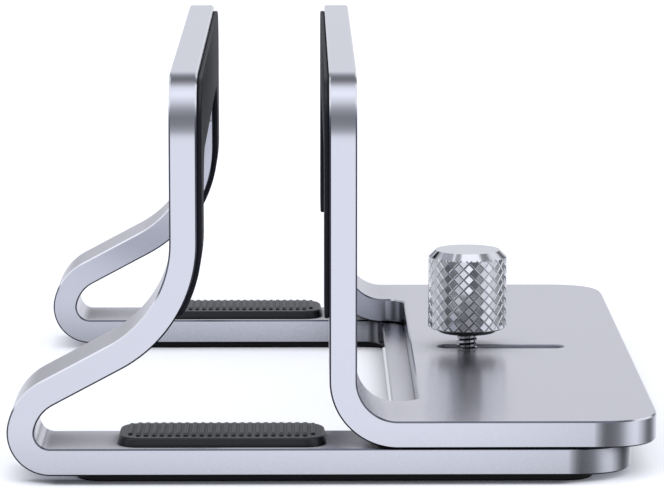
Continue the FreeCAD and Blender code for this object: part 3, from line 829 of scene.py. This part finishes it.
def panels(world, place, stops):
    """The panels' levels along a 0 to 1 place."""
    made = node(world, "ShaderNodeValToRGB", Fac=place)
    points = made.color_ramp.elements
    while len(points) < len(stops):
        points.new(0.5)
    for point, (position, level) in zip(points, stops):
        point.position = position
        point.color = (level, level, level, 1)
    return made.outputs["Color"]


def panels_around(world, side, ahead, stops):
    """The panels' levels by the angle of a ray, in degrees from the camera's side."""
    angle = node(world, "ShaderNodeMath", {"operation": "ARCTAN2"}, _0=side, _1=ahead).outputs[0]
    place = node(world, "ShaderNodeMapRange", Value=angle, From_Min=-math.pi, From_Max=math.pi).outputs[0]
    return panels(world, place, [((degrees + 180) / 360, level / PANEL_PEAK) for degrees, level in stops])


def plain(level):
    """A plain level as a share of the panels' peak."""
    return [level / PANEL_PEAK] * 3 + [1]


def panels_overhead(world, x, z, ahead):
    """The panels that faces looking up reflect, with gaps between them and plain light at both sides."""
    levels = panels_around(world, z, ahead, PANELS_OVER)
    place = node(world, "ShaderNodeMapRange", Value=x, From_Min=-1.0).outputs[0]
    gaps = panels(world, place, [((position + 1) / 2, level) for position, level in PANELS_ACROSS])
    levels = node(world, "ShaderNodeMix", {"data_type": "RGBA", "blend_type": "MULTIPLY"}, _0=1.0, _6=levels,
                  _7=gaps).outputs[2]
    outward = node(world, "ShaderNodeMath", {"operation": "ABSOLUTE"}, _0=x).outputs[0]
    outward = node(world, "ShaderNodeMapRange", Value=outward, From_Min=SIDE_START[0],
                   From_Max=SIDE_START[1]).outputs[0]
    return node(world, "ShaderNodeMix", {"data_type": "RGBA"}, _0=outward, _6=levels,
                _7=plain(SIDE_LEVEL)).outputs[2]


def panels_level(world, x, z, ahead):
    """The panels that upright faces reflect, with plain light below the horizon."""
    levels = panels_around(world, x, ahead, PANELS_ROUND)
    low = node(world, "ShaderNodeMapRange", Value=z, From_Min=LOW_START[0], From_Max=LOW_START[1]).outputs[0]
    return node(world, "ShaderNodeMix", {"data_type": "RGBA"}, _0=low, _6=levels,
                _7=plain(LOW_LEVEL)).outputs[2]


def make_world():
    """A pale studio: plain light for dull surfaces, soft panels for shiny ones, white behind the stand."""
    world = bpy.data.worlds.new("studio")
    bpy.context.scene.world = world
    world.use_nodes = True
    world.node_tree.nodes.clear()
    ray = node(world, "ShaderNodeTexCoord").outputs["Generated"]
    x, y, z = node(world, "ShaderNodeSeparateXYZ", Vector=ray).outputs
    ahead = node(world, "ShaderNodeMath", {"operation": "MULTIPLY"}, _0=y, _1=-1.0).outputs[0]
    height = node(world, "ShaderNodeMapRange", {"interpolation_type": "SMOOTHSTEP"}, Value=z,
                  From_Min=-OVERHEAD_START, From_Max=OVERHEAD_START).outputs[0]
    levels = node(world, "ShaderNodeMix", {"data_type": "RGBA"}, _0=height,
                  _6=panels_level(world, x, z, ahead), _7=panels_overhead(world, x, z, ahead)).outputs[2]
    peak = [share * PANEL_PEAK for share in linear(PANEL_TINT)[:3]] + [1]
    levels = node(world, "ShaderNodeMix", {"data_type": "RGBA", "blend_type": "MULTIPLY"}, _0=1.0, _6=levels,
                  _7=peak).outputs[2]
    path = node(world, "ShaderNodeLightPath").outputs
    soft = node(world, "ShaderNodeMapRange", Value=ahead, From_Min=-1.0, To_Min=REAR_LIGHT,
                To_Max=2 - REAR_LIGHT).outputs[0]
    light = node(world, "ShaderNodeMix", {"data_type": "RGBA"}, _0=path["Is Glossy Ray"], _6=soft,
                 _7=levels).outputs[2]
    light = node(world, "ShaderNodeMix", {"data_type": "RGBA"}, _0=path["Is Camera Ray"], _6=light,
                 _7=(1, 1, 1, 1)).outputs[2]
    background = node(world, "ShaderNodeBackground", Color=light, Strength=1.0).outputs[0]
    node(world, "ShaderNodeOutputWorld", Surface=background)
    world.cycles.sampling_method = "NONE"


# The real grain of the metals and the rubbers, about 0.05 to 0.1 mm wide, is too fine to show. It is drawn
# 0.2 to 0.5 mm wide, as coarse as it needs to show.

# Bead blasting leaves a silky skin, which spreads a reflection into a soft gradient from grey to white; its
# level faces carry painted shade in recesses
blasted = metal("bead-blasted clear-anodised aluminium", "#EFEEF4", 0.24, 0.02, 0.2 * MM, 0.0005 * MM,
                (0.22, 0.8), level_only=True)
# The sheet's milled section is smoother than its faces: an even pale grey, with crisp bands in the bends, and
# painted shade in recesses
milled = metal("milled anodised aluminium", "#E8E9F2", 0.14, 0.02, 0.3 * MM, 0.0003 * MM, (0.1, 0.66))
# The same section inside the legs is painted a greyer copy, as painted shade from the other leg, and darkens
# into the folds with painted shade
shaded_leg_wall = metal("milled anodised aluminium inside the legs", "#D8DAE4", 0.17, 0.02, 0.3 * MM, 0.0003 * MM,
                 (0.25, 0.72))
# Inside the bracket's window it is painted a darker blue grey copy, as a painted reflection of the black
# linings
shaded_bracket_wall = metal("milled anodised aluminium inside the bracket", "#B4B6C2", 0.2, 0.02, 0.3 * MM,
                     0.0003 * MM, (0.3, 0.75))
# The wall of the slot was blasted after it was cut, and is an even grey without a shine
slot_wall = metal("blasted anodised aluminium of the slot", "#E9EAF2", 0.7, 0.02, 0.3 * MM, 0.0002 * MM,
                  (-0.9, 0.0))
# Diamond-cut chamfers draw a thin bright line round every edge; where they face the front they are painted
# grey, as painted shade, and they carry painted shade in recesses
chamfer = metal("diamond-cut anodised aluminium", "#FAFAFF", 0.17, 0.01, 0.5 * MM, 0.0002 * MM, (0.3, 0.6),
                "#6C6E79")
# Turned and plated steel is the shiniest surface: each diamond of the knurl is a flat white, grey or black,
# with painted shade in recesses
steel = metal("bright turned steel", "#F2F3F6", 0.08, 0.02, 0.3 * MM, 0.0002 * MM, (0.0, 0.5))
# The grooves of the knurl and the thread are painted dark as painted shade, which outlines each diamond and
# each turn
groove = dull("grooves of the steel in painted shade", "#33343C", 0.42, 0.005, 0.005, 0.3 * MM, 0.0002 * MM)
# Moulded silicone is a charcoal black, with a painted soft grey sheen on top of the ribs and painted shade
# taking it out between them
silicone = dull("moulded black silicone", "#16171C", 0.38, 0.6, 0.95, 0.4 * MM, 0.001 * MM)
# The linings' matt silicone stays black and flat from the side, with a painted sheen on its upper edge only
lining = dull("matt black silicone lining", "#1E1F26", 0.55, 0.14, 0.8, 0.4 * MM, 0.001 * MM)
# Nitrile rubber is a deep black, with a dim highlight on the washer's rim
gasket = dull("black nitrile rubber", "#0E0F12", 0.4, 0.5, 0.5, 0.3 * MM, 0.001 * MM)
# The anti-slip sheet is the blackest and dullest, a plain dark line under the metal
sole = dull("black anti-slip silicone", "#0C0D10", 0.6, 0.5, 0.5, 0.4 * MM, 0.001 * MM)

make_camera()
make_floor()
make_world()
make_base_frame((blasted, milled, chamfer, shaded_leg_wall))
make_slide_bracket((blasted, milled, chamfer, shaded_bracket_wall, slot_wall))
make_left_lining(lining)
make_right_lining(lining)
make_rail_strip("front_strip", "front_rail_strip", silicone)
make_rail_strip("rear_strip", "rear_rail_strip", silicone)
make_bottom_sheet(sole)
make_washer(gasket)
make_thumb_screw(steel, groove)
bpy.context.scene.view_settings.view_transform = "Standard"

#### [Problem description]
Only the count is wanted: report how many lines of the material above hold the word "scene".

#### [Result of this task]
3